Described below are an apparatus and a method for encoding and decoding a video signal formed of video frames each including image blocks.
In video coding, similarities between images in a video sequence are exploited in order to reduce size and thereby a data rate of the compressed bit stream. For video encoding a temporal predictor from previously encoded frames is generated. This temporal predictor is subtracted from the current frame to provide a prediction error which is further encoded using for example a discrete cosine transformation (DCT). The generated transform coefficients are quantized by a quantization unit, and an entropy encoder performs entropy coding of the quantized coefficients.
FIG. 1 shows a block diagram of a known video encoding apparatus VENC using temporal prediction. A frame received at an input of the encoder is supplied to a motion estimation unit ME which supplies a motion vector MV to a motion compensation unit MC which calculates a temporal predictor TP supplied to a subtractor. The motion estimation unit ME and the motion compensation unit MC are connected on the input side to a frame buffer FB. This frame buffer FB can be a memory for storing a reference frame. The motion vector MV calculated by the motion estimation unit ME can also be supplied to a multiplexer MUX and transmitted via a communication channel to a decoder. Further, the known encoder as shown in FIG. 1 may be an inverse quantization unit Q−1 which reverses the indexing step of quantization and supplies a signal to an inverse transformation unit T−1, which forms an inverse transformation.

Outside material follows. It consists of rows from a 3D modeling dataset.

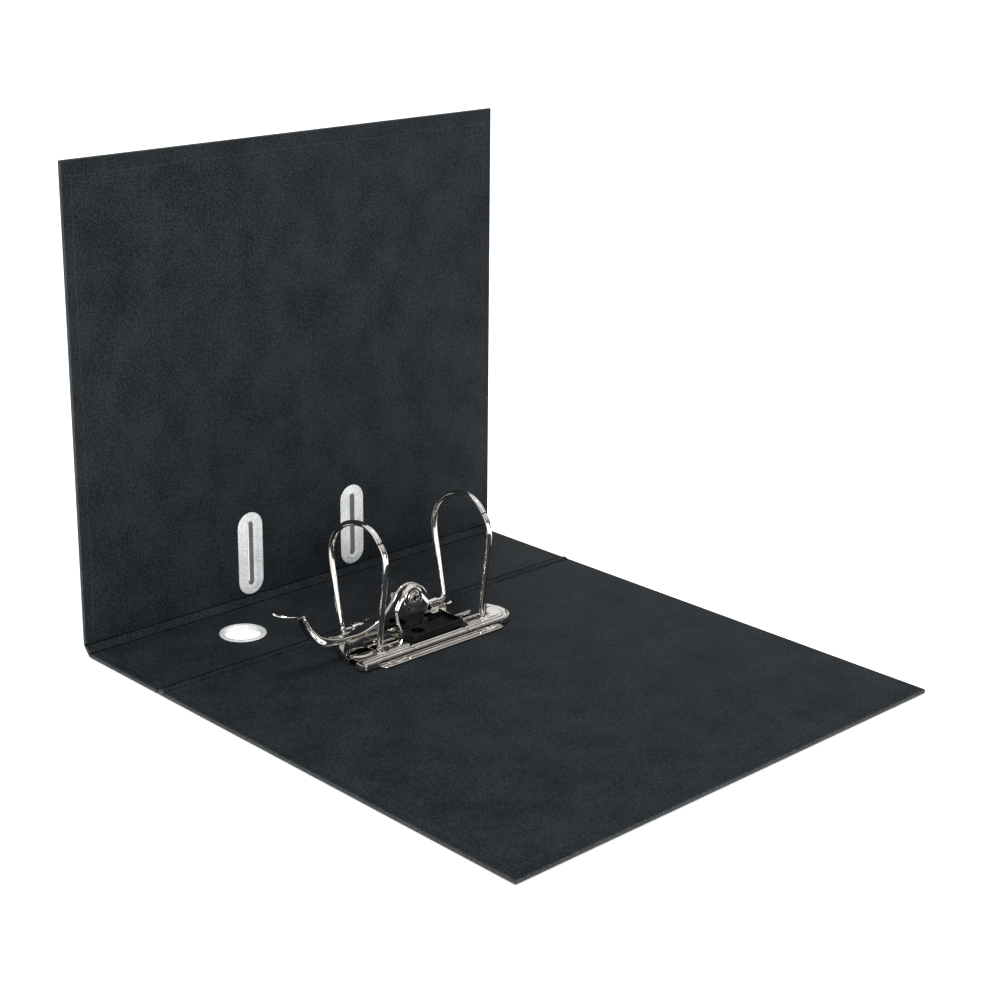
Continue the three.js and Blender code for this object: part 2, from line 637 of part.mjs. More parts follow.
function buildMechanism() {
  add(binder, 'base_plate', surface(basePlate()), NICKEL);
  add(binder, 'lever_bracket', surface(bracket()), NICKEL);
  add(binder, 'near_fixed_post', post(-ARCH_Y), NICKEL);
  add(binder, 'far_fixed_post', post(ARCH_Y), NICKEL);
  add(binder, 'arch_wire', archWire(), NICKEL);
  add(binder, 'lever', surface(lever()), NICKEL);
  add(binder, 'lever_pivot_rivet', surface(pivotRivet()), NICKEL);
  add(binder, 'cam_roller', surface(roller()), NICKEL);
  add(binder, 'roller_pin', surface(rollerPin()), NICKEL);
  add(binder, 'leaf_spring', surface(leafSpring()), SPRING_STEEL);
  add(binder, 'plastic_insert', surface(plasticInsert()), BLACK_PLASTIC);
  for (const [name, x, y] of RIVET_PLACES) add(binder, name, surface(fixingRivet(x, y)), NICKEL);
  for (const [name, x, y] of BRACKET_RIVETS) add(binder, name, surface(bracketRivet(x, y)), NICKEL);
}

buildBackCover();
buildCaseFromSpine();
buildMechanism();

export default binder;
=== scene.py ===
"""Looks of a two-ring lever arch binder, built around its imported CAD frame."""
import math

import bmesh
import bpy
import numpy as np
from mathutils import Matrix, Vector
from mathutils.geometry import delaunay_2d_cdt


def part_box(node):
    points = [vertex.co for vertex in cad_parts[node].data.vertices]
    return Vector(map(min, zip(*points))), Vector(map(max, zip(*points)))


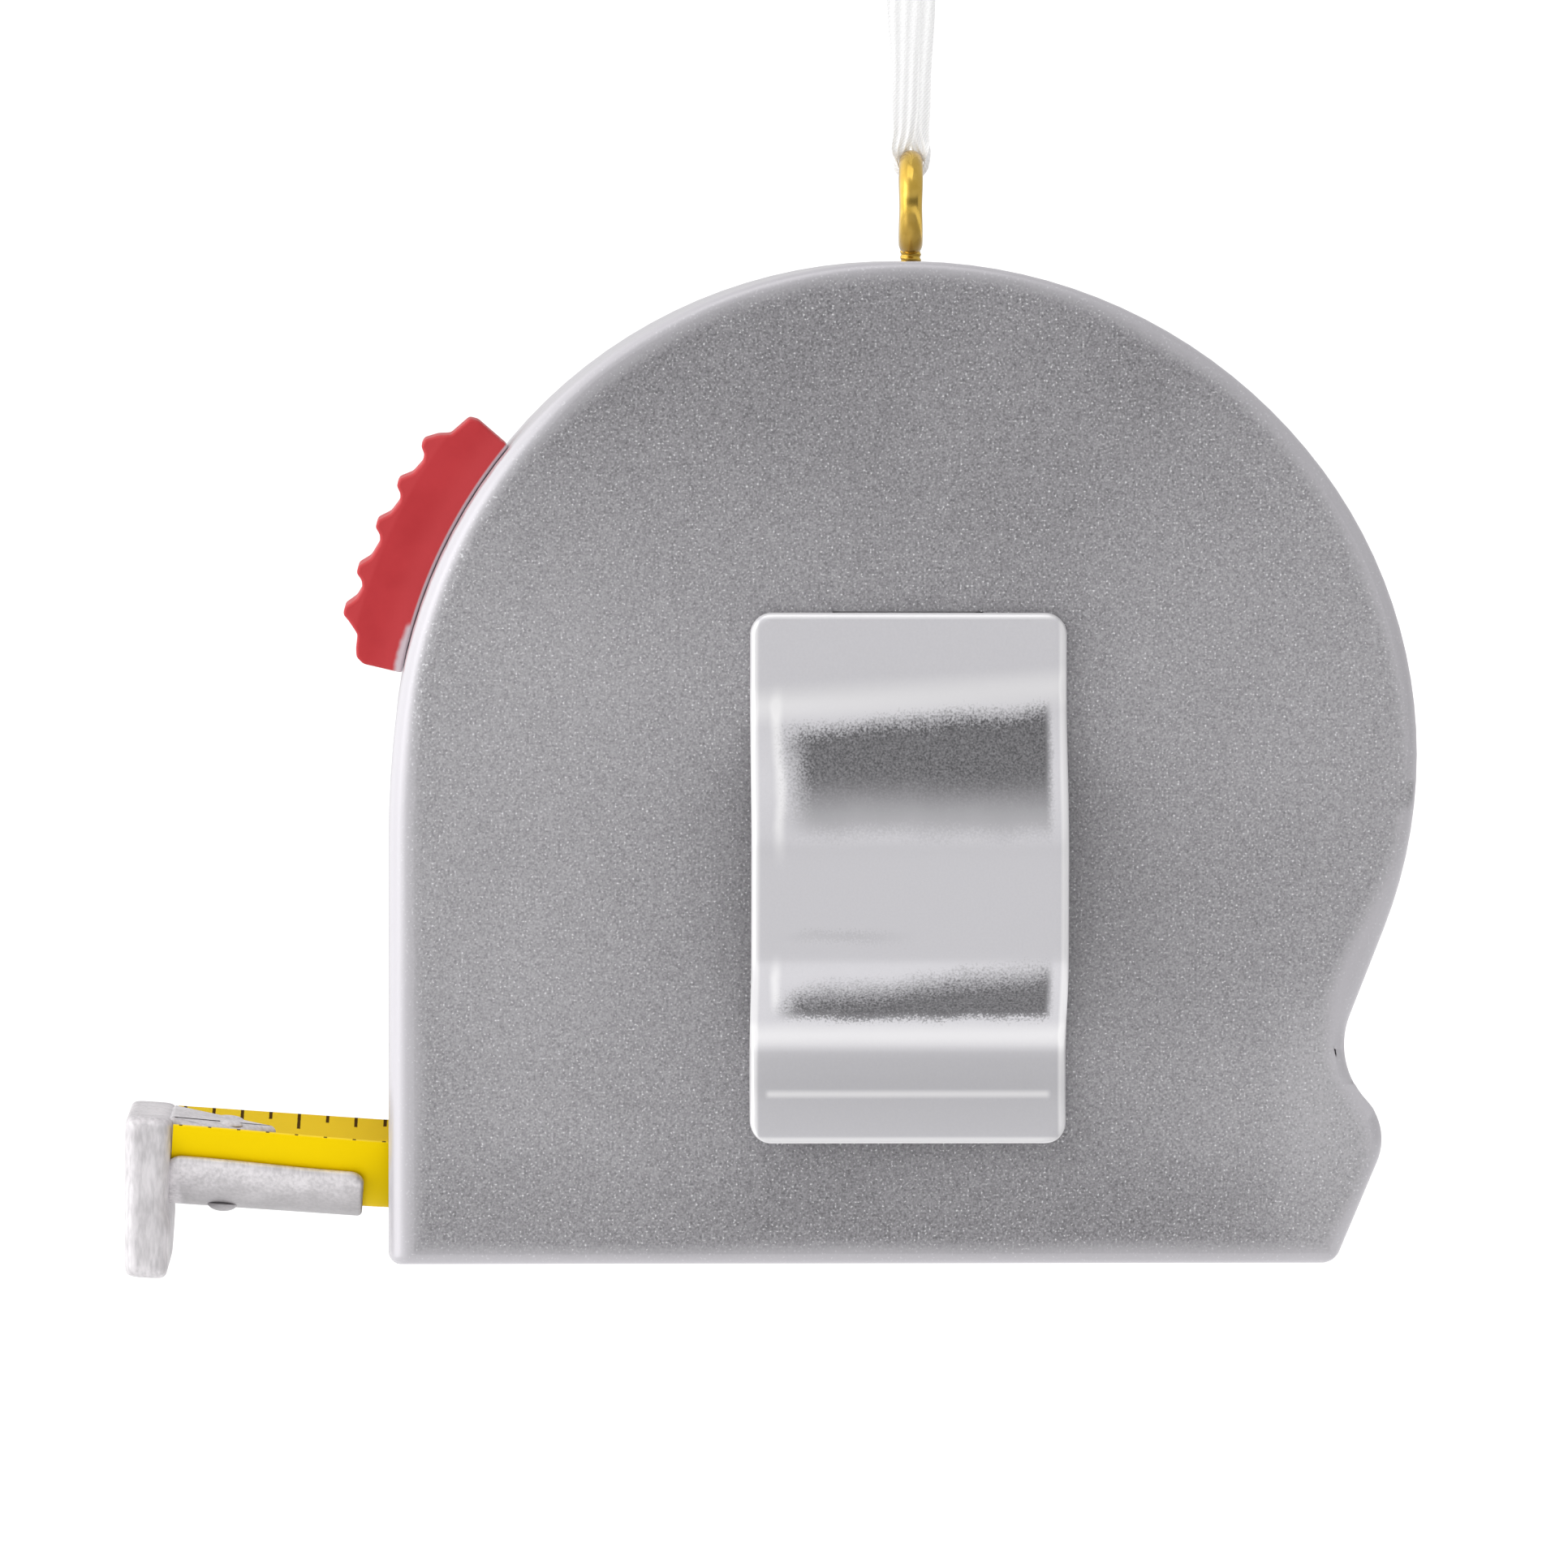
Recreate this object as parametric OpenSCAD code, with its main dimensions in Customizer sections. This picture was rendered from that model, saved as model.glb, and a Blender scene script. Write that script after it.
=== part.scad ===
// Pocket tape measure hung from a ribbon by a gold screw eye.
// X runs from the end hook (-X) to the back of the case, Y from the belt clip side (-Y) to the
// badge side, Z up.  The origin is the crook of the hanging loop, straight above the screw eye.

/* [Blade and reel] */
// Width of the steel blade
blade_w = 12.7; // [9:0.1:20]
// Thickness of the blade
blade_t = 0.3; // [0.15:0.05:0.6]
// Depth of the blade's crown, from its edges to its underside
crown_depth = 4.9; // [2:0.1:6]
// Length of blade that stands out of the mouth
blade_out = 13.3; // [8:0.1:30]
// Length of straight blade inside the case
blade_in = 38.5; // [20:0.5:44]
// Upward tilt of the blade outside the mouth
blade_tilt = 4; // [0:0.5:8]
// Outer radius of the wound blade
coil_r = 22.5; // [18:0.1:30]
// Outer radius of the reel's drum
drum_r = 12; // [8:0.1:15]
// Thickness of the drum's wall
drum_wall = 1; // [0.6:0.1:2]
// Thickness of each reel flange
flange_t = 1; // [0.6:0.1:2]
// Radius of the arbor
arbor_r = 2.5; // [2:0.1:4]

/* [Case] */
// Thickness of the case's walls
wall = 1.6; // [1:0.1:2.5]
// Thickness of the case's floor
floor_t = 1; // [0.8:0.1:2]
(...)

In current video coding standards like H.264/AVC, the motion vectors MV calculated by the motion estimation unit ME are developed for rectangular regions of the image, so-called image blocks. These image blocks can have different sizes, e.g. 4×4, 8×8, 16×16, 8×4 and 8×16 pixels. In order to calculate an accurate temporal predictor TP, a displacement with the accuracy of full pixels, i.e. the pixels to be encoded, is not sufficient, since a real motion cannot be captured accurately. Accordingly, a sub-pixel motion compensation, for example with an accuracy of half-pixel elements or half-pixels improve to model a translatory motion and thus to generate a more accurate temporal predictor TP. Accordingly, the sub-pixel motion compensation reduces the prediction error transformed by the transformation unit T and consequently the size and data rate of the encoded bit stream. Since pixel values at sub-pixel positions do not exist in the original video data stream, they are generated in a known encoding apparatus by interpolation. To calculate the pixel values at sub-pixel positions interpolation is performed by using filtering operations. Different filter lengths can be used such as a 2-tap bilinear filter or a 6-tap filter as defined in the H.264/AVC standard. These filters approximate an optimal interpolation process of the sin c function defined by sin c (x)=sin(x)/x. A provided virtual high-resolution image can then be used as a temporal prediction in the motion estimation and motion compensation process employed by the video encoder.
However, a known encoding and decoding process using interpolation has the drawback that high spatial frequencies not present in the original images having a frequency above Nyquist frequency cannot be regenerated this way.